What to work on -
Find the string "this" in the data, then copy every line where it is found.

<<<<

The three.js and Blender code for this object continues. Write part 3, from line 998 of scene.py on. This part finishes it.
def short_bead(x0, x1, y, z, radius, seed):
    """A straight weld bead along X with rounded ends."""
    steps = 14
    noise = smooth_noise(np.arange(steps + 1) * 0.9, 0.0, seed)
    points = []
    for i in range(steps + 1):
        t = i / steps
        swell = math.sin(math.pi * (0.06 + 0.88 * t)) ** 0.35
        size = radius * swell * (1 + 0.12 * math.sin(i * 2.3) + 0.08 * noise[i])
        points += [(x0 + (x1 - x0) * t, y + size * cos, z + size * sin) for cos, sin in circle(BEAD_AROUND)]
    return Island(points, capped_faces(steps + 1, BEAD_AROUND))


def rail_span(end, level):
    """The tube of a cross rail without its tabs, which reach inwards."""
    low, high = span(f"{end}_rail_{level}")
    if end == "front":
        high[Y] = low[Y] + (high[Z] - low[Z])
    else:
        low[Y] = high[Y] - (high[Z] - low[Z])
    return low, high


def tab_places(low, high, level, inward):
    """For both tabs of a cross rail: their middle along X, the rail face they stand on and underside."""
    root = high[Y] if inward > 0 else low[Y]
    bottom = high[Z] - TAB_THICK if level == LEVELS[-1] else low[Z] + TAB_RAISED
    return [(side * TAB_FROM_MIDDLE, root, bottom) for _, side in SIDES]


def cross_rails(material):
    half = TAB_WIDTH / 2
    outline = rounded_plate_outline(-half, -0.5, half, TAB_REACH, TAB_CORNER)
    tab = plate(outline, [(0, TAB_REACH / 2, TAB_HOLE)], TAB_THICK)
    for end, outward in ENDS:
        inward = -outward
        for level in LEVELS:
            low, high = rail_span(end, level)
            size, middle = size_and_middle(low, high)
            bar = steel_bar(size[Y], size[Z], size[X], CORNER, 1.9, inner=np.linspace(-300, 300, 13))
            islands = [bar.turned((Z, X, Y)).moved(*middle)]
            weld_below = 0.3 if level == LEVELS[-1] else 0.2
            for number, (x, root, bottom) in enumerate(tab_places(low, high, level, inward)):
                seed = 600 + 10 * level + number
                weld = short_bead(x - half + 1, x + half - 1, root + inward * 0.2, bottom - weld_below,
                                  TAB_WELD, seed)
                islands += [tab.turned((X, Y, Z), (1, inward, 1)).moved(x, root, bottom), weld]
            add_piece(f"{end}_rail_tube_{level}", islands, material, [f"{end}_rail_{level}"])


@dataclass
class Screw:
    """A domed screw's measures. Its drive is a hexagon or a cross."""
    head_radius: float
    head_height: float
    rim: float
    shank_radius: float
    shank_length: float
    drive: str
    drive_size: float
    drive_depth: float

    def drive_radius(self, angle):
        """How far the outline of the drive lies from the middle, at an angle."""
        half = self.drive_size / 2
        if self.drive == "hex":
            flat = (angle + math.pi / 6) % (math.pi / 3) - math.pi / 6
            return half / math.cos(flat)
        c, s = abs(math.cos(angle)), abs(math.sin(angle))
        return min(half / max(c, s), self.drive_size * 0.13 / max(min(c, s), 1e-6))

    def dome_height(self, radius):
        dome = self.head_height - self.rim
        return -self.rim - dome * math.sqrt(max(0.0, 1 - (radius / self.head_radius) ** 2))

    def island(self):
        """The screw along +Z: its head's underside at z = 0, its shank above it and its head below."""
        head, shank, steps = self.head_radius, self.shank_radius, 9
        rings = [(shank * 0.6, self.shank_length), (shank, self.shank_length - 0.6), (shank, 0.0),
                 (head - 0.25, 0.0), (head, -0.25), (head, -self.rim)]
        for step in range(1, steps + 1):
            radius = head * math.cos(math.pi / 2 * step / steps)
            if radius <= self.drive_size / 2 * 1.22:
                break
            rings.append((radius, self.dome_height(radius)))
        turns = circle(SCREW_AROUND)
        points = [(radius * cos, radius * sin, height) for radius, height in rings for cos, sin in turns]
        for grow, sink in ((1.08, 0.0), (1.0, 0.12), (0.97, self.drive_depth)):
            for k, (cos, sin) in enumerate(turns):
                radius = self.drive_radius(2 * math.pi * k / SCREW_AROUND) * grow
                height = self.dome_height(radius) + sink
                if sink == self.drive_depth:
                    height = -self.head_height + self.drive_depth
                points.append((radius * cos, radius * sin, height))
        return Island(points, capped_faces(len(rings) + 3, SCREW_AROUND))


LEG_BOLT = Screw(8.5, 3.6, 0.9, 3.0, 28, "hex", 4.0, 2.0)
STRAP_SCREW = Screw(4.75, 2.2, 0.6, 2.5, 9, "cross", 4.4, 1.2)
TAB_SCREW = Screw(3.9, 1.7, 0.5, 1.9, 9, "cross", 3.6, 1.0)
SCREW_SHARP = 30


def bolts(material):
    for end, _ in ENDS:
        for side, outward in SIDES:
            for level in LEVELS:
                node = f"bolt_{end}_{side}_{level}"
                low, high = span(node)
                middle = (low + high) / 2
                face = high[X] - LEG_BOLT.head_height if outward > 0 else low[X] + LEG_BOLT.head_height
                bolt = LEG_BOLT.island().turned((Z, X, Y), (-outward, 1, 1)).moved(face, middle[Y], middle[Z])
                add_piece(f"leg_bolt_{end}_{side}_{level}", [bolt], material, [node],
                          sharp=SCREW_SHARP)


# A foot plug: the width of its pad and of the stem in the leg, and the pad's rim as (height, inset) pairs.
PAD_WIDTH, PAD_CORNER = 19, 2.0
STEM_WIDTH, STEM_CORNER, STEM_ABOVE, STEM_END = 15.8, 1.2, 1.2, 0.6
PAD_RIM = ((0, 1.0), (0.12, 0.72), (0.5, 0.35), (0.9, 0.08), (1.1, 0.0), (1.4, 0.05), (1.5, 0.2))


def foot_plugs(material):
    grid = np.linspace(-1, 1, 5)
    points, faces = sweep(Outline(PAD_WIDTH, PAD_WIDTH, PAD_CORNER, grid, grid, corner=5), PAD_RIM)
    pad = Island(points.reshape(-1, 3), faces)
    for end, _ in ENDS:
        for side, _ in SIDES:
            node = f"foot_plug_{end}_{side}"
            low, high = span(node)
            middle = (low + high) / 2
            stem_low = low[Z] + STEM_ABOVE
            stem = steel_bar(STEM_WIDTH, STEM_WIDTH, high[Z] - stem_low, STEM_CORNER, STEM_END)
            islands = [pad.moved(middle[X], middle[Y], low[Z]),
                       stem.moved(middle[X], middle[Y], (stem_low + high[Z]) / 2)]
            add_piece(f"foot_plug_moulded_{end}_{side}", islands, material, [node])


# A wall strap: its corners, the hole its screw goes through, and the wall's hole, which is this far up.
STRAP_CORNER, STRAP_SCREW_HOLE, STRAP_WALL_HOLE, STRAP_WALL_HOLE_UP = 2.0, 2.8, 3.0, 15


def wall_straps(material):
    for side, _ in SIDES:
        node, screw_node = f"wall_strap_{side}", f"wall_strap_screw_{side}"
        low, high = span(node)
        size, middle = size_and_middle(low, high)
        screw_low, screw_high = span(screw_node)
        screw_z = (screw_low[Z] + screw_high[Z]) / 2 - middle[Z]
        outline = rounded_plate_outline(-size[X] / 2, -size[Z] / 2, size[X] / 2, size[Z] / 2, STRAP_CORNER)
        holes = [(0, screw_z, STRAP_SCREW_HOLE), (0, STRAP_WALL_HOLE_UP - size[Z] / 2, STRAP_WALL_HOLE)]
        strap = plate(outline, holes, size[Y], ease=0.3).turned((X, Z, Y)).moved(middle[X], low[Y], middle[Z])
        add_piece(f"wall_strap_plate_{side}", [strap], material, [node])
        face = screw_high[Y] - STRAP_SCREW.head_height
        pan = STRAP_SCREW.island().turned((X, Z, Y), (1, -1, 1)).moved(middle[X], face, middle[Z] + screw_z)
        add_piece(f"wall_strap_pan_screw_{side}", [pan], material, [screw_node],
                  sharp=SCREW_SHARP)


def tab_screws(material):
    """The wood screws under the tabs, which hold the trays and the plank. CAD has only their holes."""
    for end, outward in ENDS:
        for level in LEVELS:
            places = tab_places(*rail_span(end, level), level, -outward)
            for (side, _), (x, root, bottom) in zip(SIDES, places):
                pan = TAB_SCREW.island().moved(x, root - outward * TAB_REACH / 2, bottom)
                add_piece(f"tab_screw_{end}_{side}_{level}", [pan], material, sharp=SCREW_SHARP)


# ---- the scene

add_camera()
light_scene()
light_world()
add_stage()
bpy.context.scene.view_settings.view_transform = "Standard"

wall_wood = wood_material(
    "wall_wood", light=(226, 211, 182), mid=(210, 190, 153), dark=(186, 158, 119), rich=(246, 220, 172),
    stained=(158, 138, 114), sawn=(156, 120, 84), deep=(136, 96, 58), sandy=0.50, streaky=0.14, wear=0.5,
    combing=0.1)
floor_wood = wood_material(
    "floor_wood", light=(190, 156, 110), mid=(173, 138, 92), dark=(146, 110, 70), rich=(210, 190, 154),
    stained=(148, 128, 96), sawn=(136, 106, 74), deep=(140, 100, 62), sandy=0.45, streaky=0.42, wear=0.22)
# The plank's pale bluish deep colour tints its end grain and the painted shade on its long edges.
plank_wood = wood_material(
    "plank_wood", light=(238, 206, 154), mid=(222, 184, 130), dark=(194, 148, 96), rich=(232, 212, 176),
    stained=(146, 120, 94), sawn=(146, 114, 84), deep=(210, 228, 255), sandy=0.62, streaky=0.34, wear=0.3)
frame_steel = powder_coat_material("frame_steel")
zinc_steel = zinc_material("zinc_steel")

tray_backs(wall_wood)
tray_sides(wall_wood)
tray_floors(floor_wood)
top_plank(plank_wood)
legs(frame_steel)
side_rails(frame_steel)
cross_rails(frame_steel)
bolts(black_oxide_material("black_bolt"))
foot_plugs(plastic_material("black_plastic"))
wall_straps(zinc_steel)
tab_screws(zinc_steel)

>>>>

Full output -
The three.js and Blender code for this object continues. Write part 3, from line 998 of scene.py on. This part finishes it.
# A wall strap: its corners, the hole its screw goes through, and the wall's hole, which is this far up.